Church of England priest and Alcuin Club chairman Donald Gray, writing in 2007 for Church Times, felt that the Oxford guide did not displace Lowther Clarke's Liturgy and Worship. While appreciative of portions of some liturgical texts being included alongside the text, Gray referred readers to other works by Bernard Wigan and Colin Buchanan if they wished to study the specific texts of Anglican rites. Despite this, Gray found the Oxford guide to be "a valuable book" that demonstrated the diversity of Anglican prayer book worship. He noted that volume of American scholarship that made up the book reflected what he deemed a lack of liturgical expertise in the contemporary Church of England.

Historian of Protestantism Alec Ryrie, in his 2010 review published in Reformation, said that the volume's subject might leave historians of the Reformation–particularly the English Reformation–disappointed and warned "the subtitle is serious" and that the scope of the text was the global, with coverage running into present events. However, he praised Judith Maltby's essay on the prayer book's "social use". Ryrie described this chapter as containing an "updated, engaging" restatement of an argument contained within Maltby's 1998 Prayer Book and People in Elizabethan and Early Stuart England, which contended that the prayer book "was woven into English Protestant life". Overall, Ryrie felt the book was an "exemplary, carefully-edited, beautifully-illustrated volume which will be of limited use to most readers of this journal" and made him suspect "that there is such a thing as 'Anglicanism' after all".
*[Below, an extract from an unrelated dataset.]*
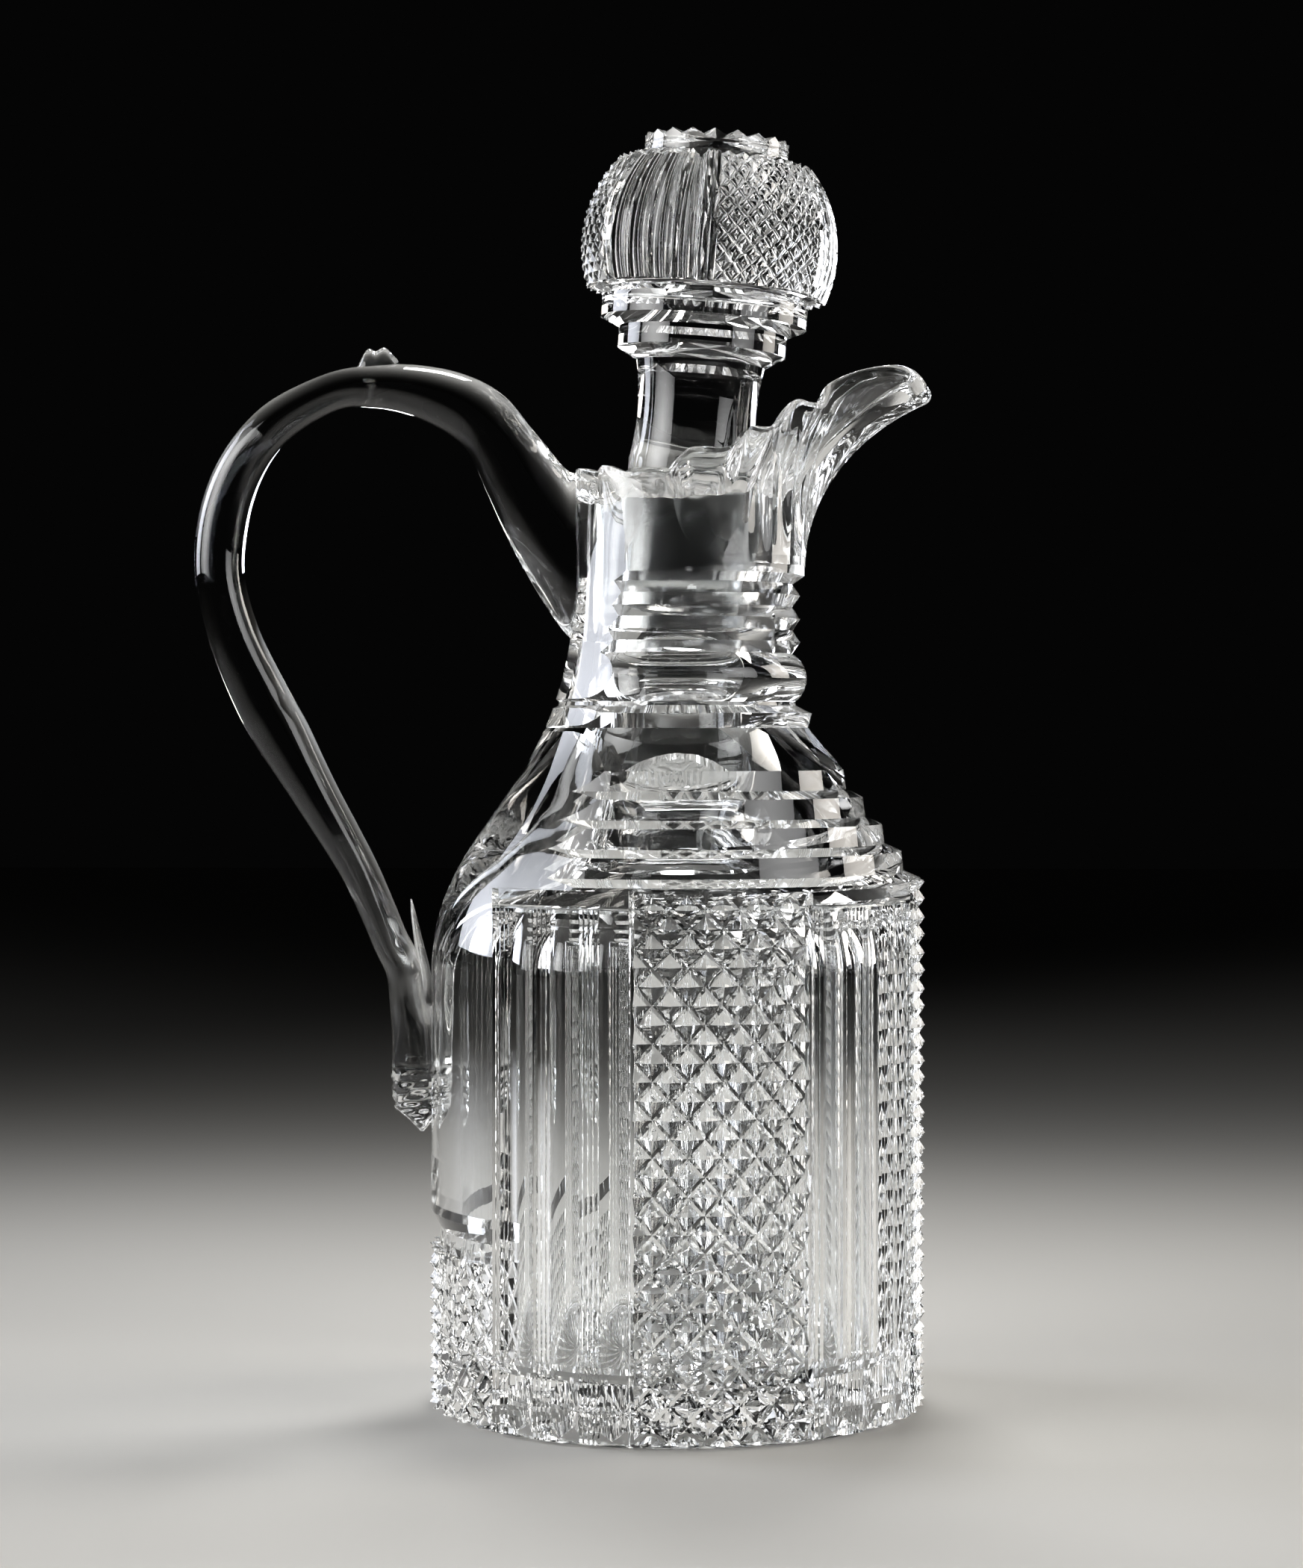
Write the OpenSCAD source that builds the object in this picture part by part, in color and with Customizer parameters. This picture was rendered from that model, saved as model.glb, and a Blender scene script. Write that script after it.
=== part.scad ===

Louis Weil, an American Episcopalian involved in the production of the 1979 Book of Common Prayer, praised the volume as a "unprecedented survey" of the prayer book, particularly applauding James F. White's essay on the interplay between liturgy and church architecture. Despite the praise, Weil criticized the lack of essays covering "living images of how exactly the rites were celebrated" and noted a typographical error inaccurately describing the Prayer of Humble Access's placement within the 1789 American prayer book.

Frank Senn, a liturgist and pastor, wrote a review in Anglican Theological Review that found that the book's 58 authors included "a veritable who's who among Anglican liturgical scholars, as well as scholars in other traditions". The chapters, according to Senn, were more stylistically similar than those found in encyclopedic articles. While he considered Stevenson's chapter on pre-Reformation English worship "a needed background", Senn said that the coverage of liturgical book evolution should have extended further back to the period of the late 6th-century figure Augustine of Canterbury.

Some portions of the book drew particular praise. Gordon Maitland, the national chairman of the Prayer Book Society of Canada, affirmed John Baldovin's essay on the 20th-century Liturgical Movement as "a useful summary". In their reviews, Tobien and Smith were appreciative of essays providing coverage of Asian and African prayer books. Senn found that the work by Maltby and Jeremy Gregory that spanned the period from the 16th to the 19th century provided "a picture of participation in Prayer Book worship in Anglican parishes", with Senn positively comparing their work to Eamon Duffy's The Stripping of the Altars. Alongside William L. Sach's coverage of British colonial prayer book worship, Senn felt these essays were "nearly worth the price of the book".